Free VPN applications for iOS and Android devices have hundreds of millions of installs across the two platforms and are also some of the most sought-after apps on Apple's App Store and the Google Play Store.
The problem behind this is that although using a VPN is good practice for anyone interested in protecting their privacy while browsing the web, finding a secure one is a highly complex and important issue.
As discovered by Simon Migliano, Metric Labs' Head of Research, the company behind the Top10VPN service, after taking a closer look at the top 20 free VPN apps from both the App Store and the Google Play store for US and UK locales, most if not all popular free mobile VPN apps have serious trustworthiness issues.
"The most popular have amassed hundreds of millions of installs between them worldwide and yet there appears to be little vetting of the companies entrusted with the responsibility for redirecting all their users’ internet traffic through their servers," said Migliano in his analysis.
Secretive Chinese companies behind a lot of free VPN apps
Given that users will have to jump through hoops to be able to get their hands on full information regarding the companies developing and maintaining most free VPN mobile applications.
Although Chinese companies can also be trustworthy, there is a big question mark regarding the intents of the entities behind them given that the Chinese government has been running a tight ship when it comes to the Internet traffic passing through their borders.
Therefore, making sure that the VPN used to protect their privacy actually has privacy protection measures in place should be a major selling point for all customers.
One should think twice before installing a free VPN on their iOS or Android device
Spoiler: the majority of free VPNs for mobile platforms come with "little-to-no formal privacy protections and non-existent user support," as Migliano found out during his research.

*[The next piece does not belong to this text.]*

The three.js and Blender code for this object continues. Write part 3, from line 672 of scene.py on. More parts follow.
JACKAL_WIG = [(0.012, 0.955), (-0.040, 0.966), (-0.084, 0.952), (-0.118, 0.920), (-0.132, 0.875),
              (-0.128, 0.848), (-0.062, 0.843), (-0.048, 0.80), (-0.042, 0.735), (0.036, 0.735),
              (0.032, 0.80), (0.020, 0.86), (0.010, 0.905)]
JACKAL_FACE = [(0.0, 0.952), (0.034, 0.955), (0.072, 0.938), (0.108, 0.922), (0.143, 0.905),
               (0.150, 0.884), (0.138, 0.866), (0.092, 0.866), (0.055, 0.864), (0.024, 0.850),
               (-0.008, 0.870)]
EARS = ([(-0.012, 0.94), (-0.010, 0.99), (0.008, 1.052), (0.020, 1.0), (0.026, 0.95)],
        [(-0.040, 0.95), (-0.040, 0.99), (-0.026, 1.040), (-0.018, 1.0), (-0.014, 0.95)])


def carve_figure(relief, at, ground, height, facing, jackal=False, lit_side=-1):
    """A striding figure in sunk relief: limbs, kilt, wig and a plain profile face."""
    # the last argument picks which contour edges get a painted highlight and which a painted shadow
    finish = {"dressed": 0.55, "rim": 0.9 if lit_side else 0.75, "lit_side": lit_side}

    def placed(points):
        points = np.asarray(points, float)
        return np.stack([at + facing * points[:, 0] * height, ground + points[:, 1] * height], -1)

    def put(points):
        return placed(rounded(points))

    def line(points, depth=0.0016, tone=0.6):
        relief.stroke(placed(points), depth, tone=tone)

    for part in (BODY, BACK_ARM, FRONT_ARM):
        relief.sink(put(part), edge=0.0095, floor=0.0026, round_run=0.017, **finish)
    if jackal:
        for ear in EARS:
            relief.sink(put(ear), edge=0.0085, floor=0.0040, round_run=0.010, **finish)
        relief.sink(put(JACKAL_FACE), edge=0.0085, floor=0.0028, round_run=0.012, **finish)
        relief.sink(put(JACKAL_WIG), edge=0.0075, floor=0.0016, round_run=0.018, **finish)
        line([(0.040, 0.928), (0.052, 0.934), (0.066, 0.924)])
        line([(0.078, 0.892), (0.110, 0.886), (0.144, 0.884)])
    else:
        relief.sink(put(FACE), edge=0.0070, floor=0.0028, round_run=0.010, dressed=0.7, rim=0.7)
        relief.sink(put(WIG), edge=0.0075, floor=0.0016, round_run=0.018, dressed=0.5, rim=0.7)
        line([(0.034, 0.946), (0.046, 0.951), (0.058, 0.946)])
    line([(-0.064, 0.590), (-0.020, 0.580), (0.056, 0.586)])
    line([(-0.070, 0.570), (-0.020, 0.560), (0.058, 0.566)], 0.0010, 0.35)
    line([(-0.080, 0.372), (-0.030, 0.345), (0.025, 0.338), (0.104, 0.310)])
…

To be more exact, 86% of all analyzed VPN apps provide very scarce details on what they're logging, with some of them even going as far as mentioning that the data they collect is being shared with Chinese authorities.
Among other flaws the researcher found, 64% of the studied apps had no online presence beyond their store listings, 59% had direct links with Chinese entities (a problematic issue given the Chinese government's stance regarding VPNs), and in about 83% of cases, customer support requests went unanswered.
When it comes to picking a trustworthy VPN to encrypt and protect you while going about your business on the web, Migliano told us that "The problem is that App Store and Google Play search results favor free apps. You are best off searching on desktop, signing up for a service that way and then download the relevant app. Don’t start the search on an App Store."
Migliano concluded that "Apple and Google have let down consumers by failing to properly vet these app publishers, many of whom lack any sort of credible web presence and whose app store listings are riddled with misinformation. "
Detailed information on the methodology used by Migliano as well as the complete details he found regarding all the 30 free VPN apps are available on the Top10VPN website.